Charlotte was a prodigy violinist who in her senior year at Julliard gets a call that would forever change her life. After her brother, Chris, died, Charlotte lost her music. Working two jobs and barely being able to pay rent in an apartment where she never had a moment alone, couldn’t sleep because of all the parties that went on every night and sharing a bathroom with four other people, Charlotte needed a change and she was willing to take a chance at a new job and put up with her new angry employer.
Noah didn’t make it easy for Charlotte, but it didn’t take him long to slowly start to be drawn to her. Charlotte was always polite, but it was the beautiful music she made when she practiced each day that compelled Noah to come out of his shell. She was one of the few who wouldn’t back down from him even though she was considerate and innocent with no filter.
Most of the book was from Charlotte’s point of view, but it was the chapters that were from Noah’s point of view that I loved. The author wrote his point of view perfectly and gave us great insight into his world and dreams. They were the ones that affected me the most.
Charlotte was easy to love. Even though she was experiencing her own heartache over her brother’s death and a losing her boyfriend she continued to be strong, and it was easy for her to understand why Noah was the angry man that he was. Charlotte didn’t feel any pity for him; she only wanted to help him learn to live his life again. I loved that she wanted to make him smile and how easily she accepted and actually loved things about his blindness that I think would many others uneasy. It endeared me to her all the more.

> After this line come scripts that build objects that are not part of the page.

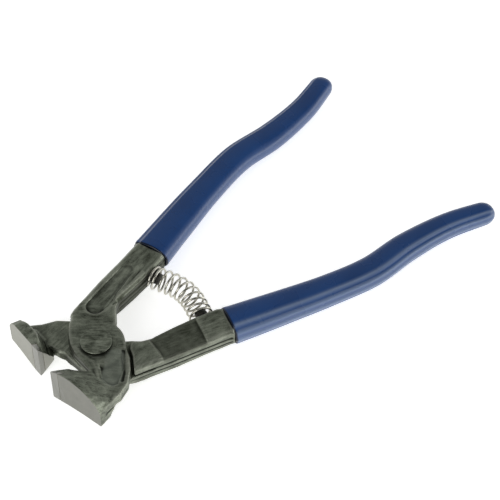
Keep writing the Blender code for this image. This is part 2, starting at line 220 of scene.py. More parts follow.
def table_value(rows, x, column):
    """The value of a table's column at x, smooth through its rows."""
    xs = [row[0] for row in rows]
    i = min(max(int(np.searchsorted(xs, x)) - 1, 0), len(rows) - 2)
    before = rows[max(i - 1, 0)]
    low, high = rows[i], rows[i + 1]
    after = rows[min(i + 2, len(rows) - 1)]
    t = (x - low[0]) / (high[0] - low[0])
    a, b, c, d = before[column], low[column], high[column], after[column]
    if i == 0:
        a = 2 * b - c
    if i == len(rows) - 2:
        d = 2 * c - b
    cubic = 3 * b - a - 3 * c + d
    square = 2 * a - 5 * b + 4 * c - d
    return 0.5 * (2 * b + (c - a) * t + square * t**2 + cubic * t**3)


def coordinates(mesh):
    co = np.empty(len(mesh.vertices) * 3)
    mesh.vertices.foreach_get("co", co)
    return co.reshape(-1, 3)


def set_coordinates(mesh, co):
    mesh.vertices.foreach_set("co", co.astype(np.float32).ravel())
    mesh.update()


def new_object(name, mesh):
    obj = bpy.data.objects.new(name, mesh)
    bpy.context.scene.collection.objects.link(obj)
    return obj


def mesh_from(name, bm):
    bmesh.ops.recalc_face_normals(bm, faces=bm.faces)
    mesh = bpy.data.meshes.new(name)
    bm.to_mesh(mesh)
    bm.free()
    return mesh


def loft(rings):
    """A solid through rings of equal length, each a list of 3-D points."""
    bm = bmesh.new()
    loops = [[bm.verts.new(p) for p in ring] for ring in rings]
    count = len(rings[0])
    for low, high in zip(loops, loops[1:]):
        for i in range(count):
            j = (i + 1) % count
            bm.faces.new((low[i], low[j], high[j], high[i]))
    bm.faces.new(loops[0][::-1])
    bm.faces.new(loops[-1])
    return bm


def placed(obj, rear=False):
    """Turns a piece drawn in the front half's stance into place, and scales it to metres."""
    turn = Matrix.Rotation(math.pi, 4, "X") if rear else Matrix.Identity(4)
    lower = Matrix.Translation((0.0, 0.0, LAP_PLANE))
    obj.data.transform(lower @ Matrix.Scale(MM, 4) @ turn)
    obj.data.update()
    return obj


def finish_piece(obj, body, node, material, angle=35):
    """Gives a piece its material and its body, and hides the frame's node that it stands for."""
    if not obj.data.materials:
        obj.data.materials.append(material)
    obj.data.shade_smooth()
    obj.data.set_sharp_from_angle(angle=math.radians(angle))
    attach(obj, body)
    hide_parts(node)
    return obj


# ---------------------------------------------------------------- the two forgings


class Jaw:
    """A jaw's front face, relieved inner face and tip seat, in plan in the front half's stance."""

    def __init__(self, edge, outer, lean, seat):
        """edge and outer end the front face, lean tilts the inner face, seat runs along the tip's side."""
        self.edge = np.array(edge)
        along = np.array(outer) - self.edge
        self.along = along / np.linalg.norm(along)
        back = np.array([-self.along[1], self.along[0]])
        inward = back + lean * self.along
        self.inward = inward / np.linalg.norm(inward)
        self.face_normal = -back
        self.inner_normal = np.array([-self.inward[1], self.inward[0]])
        self.seat = np.array(seat) / np.linalg.norm(seat)

    def corner(self, grow):
        """A tall prism over the cutting corner that the carbide tip takes up, grown past the tip's seat."""
        heel = self.edge + self.seat * (TIP_DEPTH + grow) + self.along * (TIP_FACE + grow)
        inner = self.seat * CORNER_REACH
        along = self.along * CORNER_REACH
        outline = [heel - inner - along, heel - along, heel, heel - inner]
        rings = [[(*point, z) for point in outline] for z in (-CORNER_REACH, CORNER_REACH)]
        return new_object("corner", mesh_from("corner", loft(rings)))


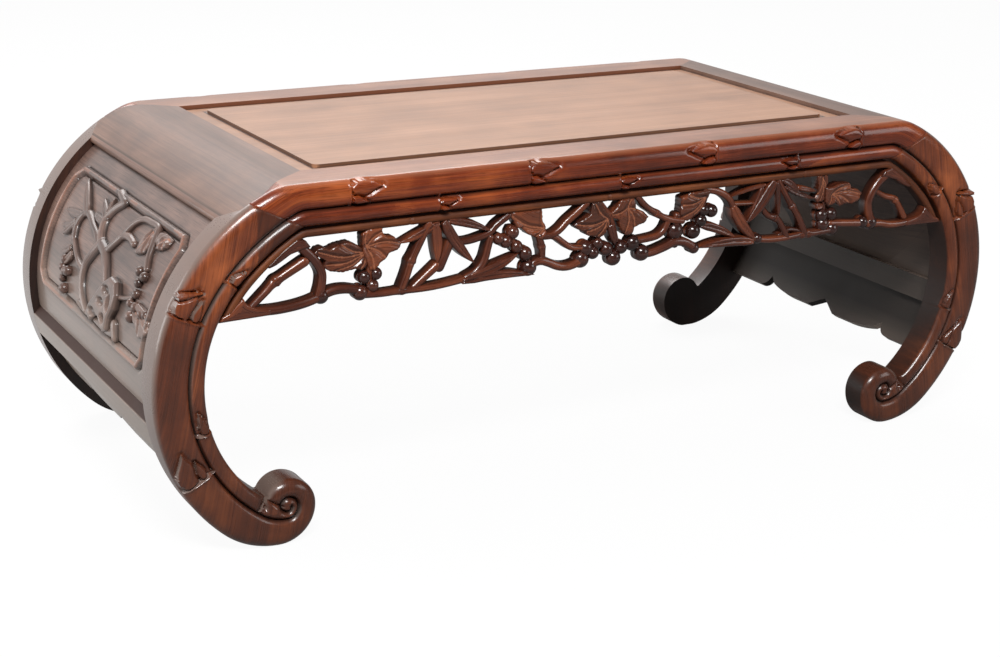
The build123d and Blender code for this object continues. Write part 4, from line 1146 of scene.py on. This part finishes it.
print("apron:", len(STEMS), "stems,", len(BLADES), "blades,")
print(len(VINE_LEAVES), "vine leaves and", len(BERRIES), "berries")

# %% Cut the apron
apron = Carving()
edge, strip_edge = inner_line(75.0, 3.5), inner_line(73.5, 12.0)
level_line = np.vstack([edge[::-1] * [-1, 1], edge[1:]])
under_line = np.vstack([strip_edge[::-1] * [-1, 1], strip_edge[1:]])
low_level = RAIL_UNDER - 88.0
strip = np.vstack([line[line[:, 1] > low_level + 5] for line in (level_line, under_line[::-1])])
STRIP_NODES = [-250.0, -14.0, 248.0]


def strip_face(points, edge):
    height = -7.0 - 0.9 - fall(edge, 4.2, 3.2)
    for place in STRIP_NODES:
        height = height + ring(points, (place, 320), (place, 330), 1.0)
    return height


strip_flat, strip_faces = relief(even(strip, 1.6), strip_face, APRON_BACK, 1.5, (0.25, 0.9, 1.9))
strip_distance, strip_along = reach(strip_flat[:, :2], level_line)
strip_grain = np.column_stack([strip_along, strip_distance, strip_flat[:, 2]])
# Painted shade: darker the further the strip's face falls back.
strip_shade = np.clip((-9.5 - strip_flat[:, 2]) / 4.0, 0, 1)
CORNER_BLOCKS = [
    [(459, 246), (405, 247), (404, 253), (420, 256.5), (429, 261), (433, 268), (440, 262), (447, 255),
        (456, 251)],
    [(366, 318), (361, 311), (372, 309), (383, 306), (391, 301), (398, 297), (405, 294.5), (408, 296),
        (392, 310), (376, 321)],
]
for side in (-1, 1):
    for outline in CORNER_BLOCKS:
        apron.block(-7.6, [(side * x, z) for x, z in outline])
for width, level, points, nodes in STEMS:
    apron.stem(width, level, points, nodes)
for width, level, base, tip, bend in BLADES:
    apron.blade(width, level, base, tip, bend)
for level, heart, corners, lobes in VINE_LEAVES:
    apron.vine_leaf(level, heart, corners, lobes)
PLUMP = 1.3
turn = np.linspace(0, 2 * math.pi, 18, endpoint=False)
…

Noah had me laughing from the beginning of his meeting with Charlotte and his rudeness, but my heart wanted to lurch from my chest learning all the things that he wanted and knew he’d never see again. Underneath his rudeness and the asshole, persona was a very sweet, fun loving guy.
I absolutely loved this book. The angst was very short, and I wouldn’t even call it angst. We know it can’t always be all sunshine and rainbows in the story. The characters were mature and didn’t fall into the standard annoying flaws that we find in most books. I loved how the problems that they had were quickly rectified and talked about. The ending was truly beautiful and made the book all the more heart-warming. I was left happy and teary eyed.
This is the first book that I’ve read by Emma Scott, but after reading Rush, I look forwarding to reading her other works. I loved watching Noah and Charlotte heal each other, bring each other back to life, and fall in love.
Rush is in the City Lights series. All books in the series can be read as standalones.